- Stated problem
Send back all the data below, exactly as given.

- Supplied data
****

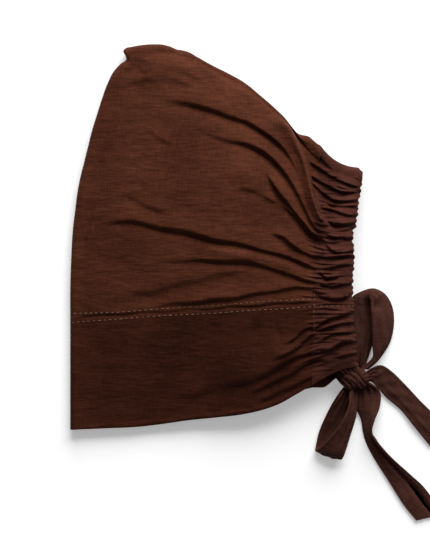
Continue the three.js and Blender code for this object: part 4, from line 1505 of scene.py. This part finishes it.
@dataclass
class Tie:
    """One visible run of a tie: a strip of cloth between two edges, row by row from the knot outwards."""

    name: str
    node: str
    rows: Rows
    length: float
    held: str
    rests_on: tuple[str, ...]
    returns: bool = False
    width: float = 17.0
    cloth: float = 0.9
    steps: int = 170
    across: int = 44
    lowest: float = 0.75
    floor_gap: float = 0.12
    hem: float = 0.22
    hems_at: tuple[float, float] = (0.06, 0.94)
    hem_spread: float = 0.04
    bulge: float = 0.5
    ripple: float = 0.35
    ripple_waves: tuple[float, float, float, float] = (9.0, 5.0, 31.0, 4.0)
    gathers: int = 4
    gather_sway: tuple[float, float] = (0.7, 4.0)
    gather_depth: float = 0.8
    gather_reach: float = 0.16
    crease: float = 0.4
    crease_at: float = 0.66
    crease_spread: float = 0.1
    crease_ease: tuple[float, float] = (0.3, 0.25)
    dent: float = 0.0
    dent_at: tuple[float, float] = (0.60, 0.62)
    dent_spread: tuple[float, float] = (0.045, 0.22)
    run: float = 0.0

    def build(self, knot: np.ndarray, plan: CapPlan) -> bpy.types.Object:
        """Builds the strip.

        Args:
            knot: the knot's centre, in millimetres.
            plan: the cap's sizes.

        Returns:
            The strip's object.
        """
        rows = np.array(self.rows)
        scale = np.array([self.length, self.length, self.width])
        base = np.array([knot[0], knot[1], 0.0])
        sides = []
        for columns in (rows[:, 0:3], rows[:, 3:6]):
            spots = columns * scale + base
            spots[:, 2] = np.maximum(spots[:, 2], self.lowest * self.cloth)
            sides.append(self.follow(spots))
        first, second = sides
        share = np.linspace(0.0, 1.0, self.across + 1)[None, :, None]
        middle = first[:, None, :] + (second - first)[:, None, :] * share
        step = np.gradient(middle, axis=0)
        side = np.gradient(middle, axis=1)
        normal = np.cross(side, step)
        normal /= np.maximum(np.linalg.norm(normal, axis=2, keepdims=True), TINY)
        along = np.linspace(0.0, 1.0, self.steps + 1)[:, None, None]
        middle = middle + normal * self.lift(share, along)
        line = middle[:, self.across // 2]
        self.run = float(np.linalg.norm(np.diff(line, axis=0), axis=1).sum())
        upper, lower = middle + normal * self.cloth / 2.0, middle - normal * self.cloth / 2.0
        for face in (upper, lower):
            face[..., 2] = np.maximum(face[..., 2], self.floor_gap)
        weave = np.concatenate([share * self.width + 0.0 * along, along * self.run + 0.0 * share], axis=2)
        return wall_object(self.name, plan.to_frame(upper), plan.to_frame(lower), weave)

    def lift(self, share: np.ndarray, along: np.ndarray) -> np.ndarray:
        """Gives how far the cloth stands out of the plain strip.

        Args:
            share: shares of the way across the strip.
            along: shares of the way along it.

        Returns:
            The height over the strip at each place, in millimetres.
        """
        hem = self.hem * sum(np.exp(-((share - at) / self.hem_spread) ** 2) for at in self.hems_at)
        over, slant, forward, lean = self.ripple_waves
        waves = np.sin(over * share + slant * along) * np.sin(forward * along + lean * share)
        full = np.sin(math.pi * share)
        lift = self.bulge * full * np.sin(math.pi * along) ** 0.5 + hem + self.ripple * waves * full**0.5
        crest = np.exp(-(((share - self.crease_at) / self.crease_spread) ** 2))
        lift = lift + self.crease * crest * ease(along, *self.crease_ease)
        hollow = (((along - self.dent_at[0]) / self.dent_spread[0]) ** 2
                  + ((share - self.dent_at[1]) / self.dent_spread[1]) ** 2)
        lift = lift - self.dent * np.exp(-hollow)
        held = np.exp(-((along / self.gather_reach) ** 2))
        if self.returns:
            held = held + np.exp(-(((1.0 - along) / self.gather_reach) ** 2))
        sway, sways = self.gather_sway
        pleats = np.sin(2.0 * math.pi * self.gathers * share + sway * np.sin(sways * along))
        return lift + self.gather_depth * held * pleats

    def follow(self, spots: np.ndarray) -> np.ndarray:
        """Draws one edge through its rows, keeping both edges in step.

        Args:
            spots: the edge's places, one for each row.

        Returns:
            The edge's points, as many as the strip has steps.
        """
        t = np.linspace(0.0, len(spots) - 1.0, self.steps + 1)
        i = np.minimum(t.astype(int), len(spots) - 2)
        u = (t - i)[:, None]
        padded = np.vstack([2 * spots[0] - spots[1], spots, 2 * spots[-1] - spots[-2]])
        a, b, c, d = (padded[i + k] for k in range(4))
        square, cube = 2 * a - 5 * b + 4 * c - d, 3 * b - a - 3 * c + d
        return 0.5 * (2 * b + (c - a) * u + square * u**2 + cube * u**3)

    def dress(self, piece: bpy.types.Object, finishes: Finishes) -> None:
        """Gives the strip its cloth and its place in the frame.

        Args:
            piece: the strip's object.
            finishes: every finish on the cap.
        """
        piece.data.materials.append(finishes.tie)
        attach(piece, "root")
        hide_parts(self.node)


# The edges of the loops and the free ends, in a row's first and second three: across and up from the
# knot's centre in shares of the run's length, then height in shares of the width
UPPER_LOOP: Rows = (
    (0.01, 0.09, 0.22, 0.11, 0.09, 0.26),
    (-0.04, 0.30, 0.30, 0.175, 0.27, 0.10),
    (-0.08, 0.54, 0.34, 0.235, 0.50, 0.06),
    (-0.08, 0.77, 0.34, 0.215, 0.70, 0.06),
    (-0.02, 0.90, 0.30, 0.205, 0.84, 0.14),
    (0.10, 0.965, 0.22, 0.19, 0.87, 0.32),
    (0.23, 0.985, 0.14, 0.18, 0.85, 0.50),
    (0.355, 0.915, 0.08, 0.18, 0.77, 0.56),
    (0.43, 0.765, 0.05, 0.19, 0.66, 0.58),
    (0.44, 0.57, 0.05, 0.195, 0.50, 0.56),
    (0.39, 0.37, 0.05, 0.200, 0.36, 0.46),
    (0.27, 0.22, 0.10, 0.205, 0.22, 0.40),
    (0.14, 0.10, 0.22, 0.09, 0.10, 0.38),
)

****

- Exercise output
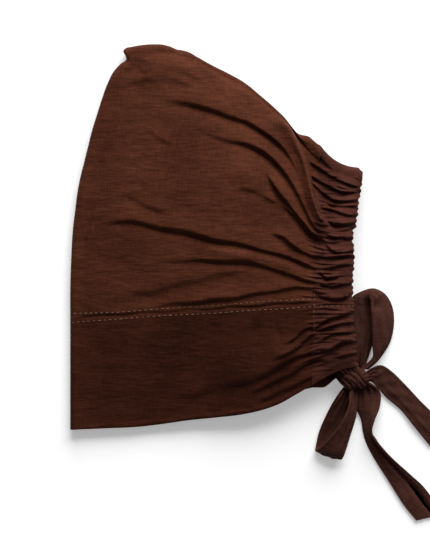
Continue the three.js and Blender code for this object: part 4, from line 1505 of scene.py. This part finishes it.
@dataclass
class Tie:
    """One visible run of a tie: a strip of cloth between two edges, row by row from the knot outwards."""

    name: str
    node: str
    rows: Rows
    length: float
    held: str
    rests_on: tuple[str, ...]
    returns: bool = False
    width: float = 17.0
    cloth: float = 0.9
    steps: int = 170
    across: int = 44
    lowest: float = 0.75
    floor_gap: float = 0.12
    hem: float = 0.22
    hems_at: tuple[float, float] = (0.06, 0.94)
    hem_spread: float = 0.04
    bulge: float = 0.5
    ripple: float = 0.35
    ripple_waves: tuple[float, float, float, float] = (9.0, 5.0, 31.0, 4.0)
    gathers: int = 4
    gather_sway: tuple[float, float] = (0.7, 4.0)
    gather_depth: float = 0.8
    gather_reach: float = 0.16
    crease: float = 0.4
    crease_at: float = 0.66
    crease_spread: float = 0.1
    crease_ease: tuple[float, float] = (0.3, 0.25)
    dent: float = 0.0
    dent_at: tuple[float, float] = (0.60, 0.62)
    dent_spread: tuple[float, float] = (0.045, 0.22)
    run: float = 0.0

    def build(self, knot: np.ndarray, plan: CapPlan) -> bpy.types.Object:
        """Builds the strip.

        Args:
            knot: the knot's centre, in millimetres.
            plan: the cap's sizes.

        Returns:
            The strip's object.
        """
        rows = np.array(self.rows)
        scale = np.array([self.length, self.length, self.width])
        base = np.array([knot[0], knot[1], 0.0])
        sides = []
        for columns in (rows[:, 0:3], rows[:, 3:6]):
            spots = columns * scale + base
            spots[:, 2] = np.maximum(spots[:, 2], self.lowest * self.cloth)
            sides.append(self.follow(spots))
        first, second = sides
        share = np.linspace(0.0, 1.0, self.across + 1)[None, :, None]
        middle = first[:, None, :] + (second - first)[:, None, :] * share
        step = np.gradient(middle, axis=0)
        side = np.gradient(middle, axis=1)
        normal = np.cross(side, step)
        normal /= np.maximum(np.linalg.norm(normal, axis=2, keepdims=True), TINY)
        along = np.linspace(0.0, 1.0, self.steps + 1)[:, None, None]
        middle = middle + normal * self.lift(share, along)
        line = middle[:, self.across // 2]
        self.run = float(np.linalg.norm(np.diff(line, axis=0), axis=1).sum())
        upper, lower = middle + normal * self.cloth / 2.0, middle - normal * self.cloth / 2.0
        for face in (upper, lower):
            face[..., 2] = np.maximum(face[..., 2], self.floor_gap)
        weave = np.concatenate([share * self.width + 0.0 * along, along * self.run + 0.0 * share], axis=2)
        return wall_object(self.name, plan.to_frame(upper), plan.to_frame(lower), weave)

    def lift(self, share: np.ndarray, along: np.ndarray) -> np.ndarray:
        """Gives how far the cloth stands out of the plain strip.

        Args:
            share: shares of the way across the strip.
            along: shares of the way along it.

        Returns:
            The height over the strip at each place, in millimetres.
        """
        hem = self.hem * sum(np.exp(-((share - at) / self.hem_spread) ** 2) for at in self.hems_at)
        over, slant, forward, lean = self.ripple_waves
        waves = np.sin(over * share + slant * along) * np.sin(forward * along + lean * share)
        full = np.sin(math.pi * share)
        lift = self.bulge * full * np.sin(math.pi * along) ** 0.5 + hem + self.ripple * waves * full**0.5
        crest = np.exp(-(((share - self.crease_at) / self.crease_spread) ** 2))
        lift = lift + self.crease * crest * ease(along, *self.crease_ease)
        hollow = (((along - self.dent_at[0]) / self.dent_spread[0]) ** 2
                  + ((share - self.dent_at[1]) / self.dent_spread[1]) ** 2)
        lift = lift - self.dent * np.exp(-hollow)
        held = np.exp(-((along / self.gather_reach) ** 2))
        if self.returns:
            held = held + np.exp(-(((1.0 - along) / self.gather_reach) ** 2))
        sway, sways = self.gather_sway
        pleats = np.sin(2.0 * math.pi * self.gathers * share + sway * np.sin(sways * along))
        return lift + self.gather_depth * held * pleats

    def follow(self, spots: np.ndarray) -> np.ndarray:
        """Draws one edge through its rows, keeping both edges in step.

        Args:
            spots: the edge's places, one for each row.

        Returns:
            The edge's points, as many as the strip has steps.
        """
        t = np.linspace(0.0, len(spots) - 1.0, self.steps + 1)
        i = np.minimum(t.astype(int), len(spots) - 2)
        u = (t - i)[:, None]
        padded = np.vstack([2 * spots[0] - spots[1], spots, 2 * spots[-1] - spots[-2]])
        a, b, c, d = (padded[i + k] for k in range(4))
        square, cube = 2 * a - 5 * b + 4 * c - d, 3 * b - a - 3 * c + d
        return 0.5 * (2 * b + (c - a) * u + square * u**2 + cube * u**3)

    def dress(self, piece: bpy.types.Object, finishes: Finishes) -> None:
        """Gives the strip its cloth and its place in the frame.

        Args:
            piece: the strip's object.
            finishes: every finish on the cap.
        """
        piece.data.materials.append(finishes.tie)
        attach(piece, "root")
        hide_parts(self.node)


# The edges of the loops and the free ends, in a row's first and second three: across and up from the
# knot's centre in shares of the run's length, then height in shares of the width
UPPER_LOOP: Rows = (
    (0.01, 0.09, 0.22, 0.11, 0.09, 0.26),
    (-0.04, 0.30, 0.30, 0.175, 0.27, 0.10),
    (-0.08, 0.54, 0.34, 0.235, 0.50, 0.06),
    (-0.08, 0.77, 0.34, 0.215, 0.70, 0.06),
    (-0.02, 0.90, 0.30, 0.205, 0.84, 0.14),
    (0.10, 0.965, 0.22, 0.19, 0.87, 0.32),
    (0.23, 0.985, 0.14, 0.18, 0.85, 0.50),
    (0.355, 0.915, 0.08, 0.18, 0.77, 0.56),
    (0.43, 0.765, 0.05, 0.19, 0.66, 0.58),
    (0.44, 0.57, 0.05, 0.195, 0.50, 0.56),
    (0.39, 0.37, 0.05, 0.200, 0.36, 0.46),
    (0.27, 0.22, 0.10, 0.205, 0.22, 0.40),
    (0.14, 0.10, 0.22, 0.09, 0.10, 0.38),
)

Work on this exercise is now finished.